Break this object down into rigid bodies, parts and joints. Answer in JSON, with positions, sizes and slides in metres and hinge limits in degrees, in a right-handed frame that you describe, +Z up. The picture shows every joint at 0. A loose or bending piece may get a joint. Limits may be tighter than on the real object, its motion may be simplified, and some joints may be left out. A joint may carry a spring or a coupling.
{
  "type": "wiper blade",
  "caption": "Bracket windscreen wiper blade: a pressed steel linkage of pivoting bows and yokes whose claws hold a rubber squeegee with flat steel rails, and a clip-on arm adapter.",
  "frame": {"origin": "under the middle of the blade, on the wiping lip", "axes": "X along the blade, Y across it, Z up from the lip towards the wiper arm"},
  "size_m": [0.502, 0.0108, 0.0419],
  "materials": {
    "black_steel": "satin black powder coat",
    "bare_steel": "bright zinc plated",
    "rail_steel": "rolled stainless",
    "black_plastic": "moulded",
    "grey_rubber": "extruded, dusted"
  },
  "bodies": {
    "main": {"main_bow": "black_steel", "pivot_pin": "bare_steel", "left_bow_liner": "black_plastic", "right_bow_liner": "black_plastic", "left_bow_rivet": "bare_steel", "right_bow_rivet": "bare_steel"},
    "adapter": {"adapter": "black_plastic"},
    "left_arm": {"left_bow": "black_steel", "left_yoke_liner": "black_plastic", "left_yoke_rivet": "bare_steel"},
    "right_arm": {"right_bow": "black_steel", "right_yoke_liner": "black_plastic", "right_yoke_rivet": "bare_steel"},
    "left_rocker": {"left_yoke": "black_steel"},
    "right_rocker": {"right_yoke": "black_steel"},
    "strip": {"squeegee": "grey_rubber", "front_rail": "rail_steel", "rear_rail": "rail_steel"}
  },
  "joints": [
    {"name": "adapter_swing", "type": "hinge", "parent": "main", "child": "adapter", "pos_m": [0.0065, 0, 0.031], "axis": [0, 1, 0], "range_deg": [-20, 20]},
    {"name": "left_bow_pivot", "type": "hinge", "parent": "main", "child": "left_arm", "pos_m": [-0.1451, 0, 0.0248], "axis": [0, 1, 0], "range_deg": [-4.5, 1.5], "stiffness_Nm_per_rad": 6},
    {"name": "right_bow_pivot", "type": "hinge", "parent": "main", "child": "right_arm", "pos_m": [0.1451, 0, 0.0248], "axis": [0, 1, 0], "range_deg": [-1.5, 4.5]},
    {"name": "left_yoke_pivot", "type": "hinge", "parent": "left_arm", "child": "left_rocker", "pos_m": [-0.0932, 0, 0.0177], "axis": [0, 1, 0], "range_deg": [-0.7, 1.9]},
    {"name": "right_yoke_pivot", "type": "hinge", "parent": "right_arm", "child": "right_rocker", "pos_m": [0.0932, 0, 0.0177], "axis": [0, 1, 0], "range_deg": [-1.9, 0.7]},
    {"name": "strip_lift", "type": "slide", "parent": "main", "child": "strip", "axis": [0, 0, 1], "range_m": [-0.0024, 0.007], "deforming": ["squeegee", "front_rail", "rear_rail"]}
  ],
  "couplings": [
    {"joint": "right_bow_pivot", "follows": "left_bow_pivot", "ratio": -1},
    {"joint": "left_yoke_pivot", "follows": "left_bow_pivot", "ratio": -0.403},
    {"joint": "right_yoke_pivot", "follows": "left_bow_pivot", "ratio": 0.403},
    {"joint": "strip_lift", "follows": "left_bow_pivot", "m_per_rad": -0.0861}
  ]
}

* * *

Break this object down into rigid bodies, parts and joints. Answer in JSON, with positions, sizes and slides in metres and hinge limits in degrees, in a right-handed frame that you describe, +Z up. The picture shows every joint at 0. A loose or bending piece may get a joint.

==

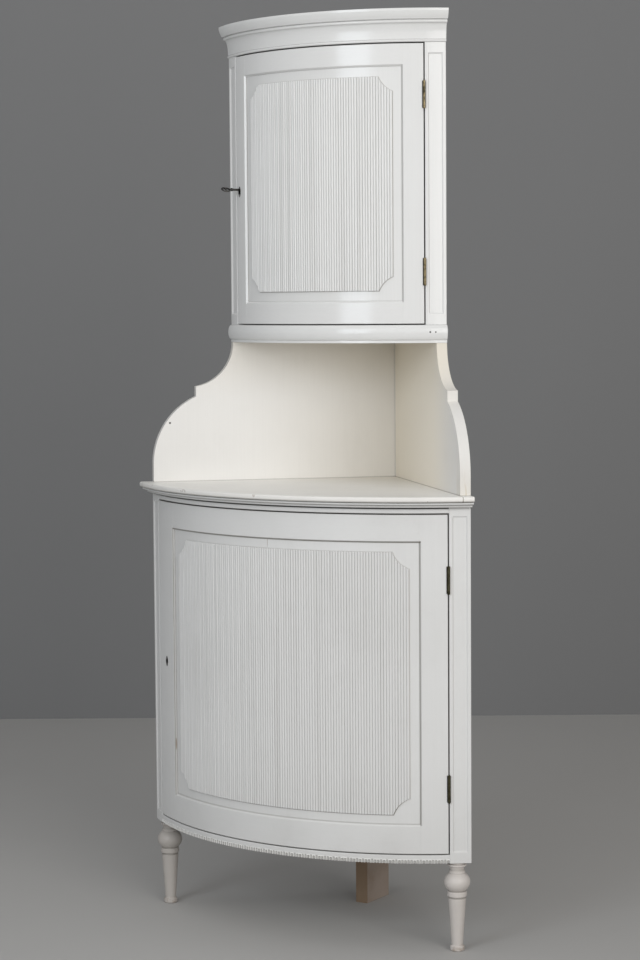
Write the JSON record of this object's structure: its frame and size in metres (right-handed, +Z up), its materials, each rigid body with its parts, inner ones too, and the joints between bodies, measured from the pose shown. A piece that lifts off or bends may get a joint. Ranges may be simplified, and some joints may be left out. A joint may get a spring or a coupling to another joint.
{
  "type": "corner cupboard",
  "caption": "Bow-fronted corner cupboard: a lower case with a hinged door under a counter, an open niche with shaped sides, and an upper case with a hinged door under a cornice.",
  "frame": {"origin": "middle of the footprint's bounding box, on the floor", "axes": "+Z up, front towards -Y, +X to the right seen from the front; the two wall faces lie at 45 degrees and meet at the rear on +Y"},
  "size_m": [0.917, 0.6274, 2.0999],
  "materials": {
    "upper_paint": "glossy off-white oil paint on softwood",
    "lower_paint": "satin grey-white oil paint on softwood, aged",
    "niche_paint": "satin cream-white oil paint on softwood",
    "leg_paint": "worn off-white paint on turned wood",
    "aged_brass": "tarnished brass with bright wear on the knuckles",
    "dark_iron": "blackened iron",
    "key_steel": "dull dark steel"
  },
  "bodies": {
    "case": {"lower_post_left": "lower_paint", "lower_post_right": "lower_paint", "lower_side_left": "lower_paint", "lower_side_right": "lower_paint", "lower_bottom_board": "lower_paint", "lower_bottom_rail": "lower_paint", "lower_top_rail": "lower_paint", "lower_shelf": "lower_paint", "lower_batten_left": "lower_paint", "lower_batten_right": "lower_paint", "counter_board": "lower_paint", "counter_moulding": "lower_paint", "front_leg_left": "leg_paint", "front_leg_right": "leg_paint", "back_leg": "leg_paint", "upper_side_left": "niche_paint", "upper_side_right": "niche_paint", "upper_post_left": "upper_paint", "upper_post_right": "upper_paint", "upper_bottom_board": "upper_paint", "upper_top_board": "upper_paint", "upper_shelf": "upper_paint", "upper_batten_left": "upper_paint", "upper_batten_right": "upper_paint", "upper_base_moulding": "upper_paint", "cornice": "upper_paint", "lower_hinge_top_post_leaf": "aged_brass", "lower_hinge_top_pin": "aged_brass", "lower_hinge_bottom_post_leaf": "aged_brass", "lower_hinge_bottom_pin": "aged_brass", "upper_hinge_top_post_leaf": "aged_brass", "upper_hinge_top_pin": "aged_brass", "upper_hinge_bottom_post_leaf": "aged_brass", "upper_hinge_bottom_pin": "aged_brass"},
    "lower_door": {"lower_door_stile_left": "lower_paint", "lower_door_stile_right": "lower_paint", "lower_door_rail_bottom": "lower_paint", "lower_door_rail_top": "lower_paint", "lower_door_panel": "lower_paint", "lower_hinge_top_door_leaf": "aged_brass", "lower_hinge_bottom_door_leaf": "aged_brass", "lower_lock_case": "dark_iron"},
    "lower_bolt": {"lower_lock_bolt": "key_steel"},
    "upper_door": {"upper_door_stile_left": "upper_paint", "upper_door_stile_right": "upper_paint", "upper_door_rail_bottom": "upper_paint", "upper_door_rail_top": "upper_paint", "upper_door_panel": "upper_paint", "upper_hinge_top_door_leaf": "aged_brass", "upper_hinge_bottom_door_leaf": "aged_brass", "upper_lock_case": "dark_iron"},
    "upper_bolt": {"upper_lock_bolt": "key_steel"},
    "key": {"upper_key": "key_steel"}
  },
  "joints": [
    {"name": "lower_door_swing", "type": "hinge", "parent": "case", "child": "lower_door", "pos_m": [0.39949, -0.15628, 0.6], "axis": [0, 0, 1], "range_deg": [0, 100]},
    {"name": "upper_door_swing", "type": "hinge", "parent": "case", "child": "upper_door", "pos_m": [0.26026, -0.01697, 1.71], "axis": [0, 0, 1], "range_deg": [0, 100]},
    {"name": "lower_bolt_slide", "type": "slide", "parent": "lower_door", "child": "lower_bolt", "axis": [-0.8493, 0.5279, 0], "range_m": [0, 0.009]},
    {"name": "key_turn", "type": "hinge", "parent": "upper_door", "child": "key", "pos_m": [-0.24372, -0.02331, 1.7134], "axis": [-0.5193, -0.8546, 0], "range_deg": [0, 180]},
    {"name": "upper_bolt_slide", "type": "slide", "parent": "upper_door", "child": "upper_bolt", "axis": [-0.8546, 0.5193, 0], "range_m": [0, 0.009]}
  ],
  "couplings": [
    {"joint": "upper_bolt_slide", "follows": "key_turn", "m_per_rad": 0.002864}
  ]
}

- _Written request_
Copy each line containing the word "frame" from the data.

- _Response to the task_
Break this object down into rigid bodies, parts and joints. Answer in JSON, with positions, sizes and slides in metres and hinge limits in degrees, in a right-handed frame that you describe, +Z up. The picture shows every joint at 0. A loose or bending piece may get a joint. Limits may be tighter than on the real object, its motion may be simplified, and some joints may be left out. A joint may carry a spring or a coupling.
  "frame": {"origin": "under the middle of the blade, on the wiping lip", "axes": "X along the blade, Y across it, Z up from the lip towards the wiper arm"},
Break this object down into rigid bodies, parts and joints. Answer in JSON, with positions, sizes and slides in metres and hinge limits in degrees, in a right-handed frame that you describe, +Z up. The picture shows every joint at 0. A loose or bending piece may get a joint.
Write the JSON record of this object's structure: its frame and size in metres (right-handed, +Z up), its materials, each rigid body with its parts, inner ones too, and the joints between bodies, measured from the pose shown. A piece that lifts off or bends may get a joint. Ranges may be simplified, and some joints may be left out. A joint may get a spring or a coupling to another joint.
  "frame": {"origin": "middle of the footprint's bounding box, on the floor", "axes": "+Z up, front towards -Y, +X to the right seen from the front; the two wall faces lie at 45 degrees and meet at the rear on +Y"},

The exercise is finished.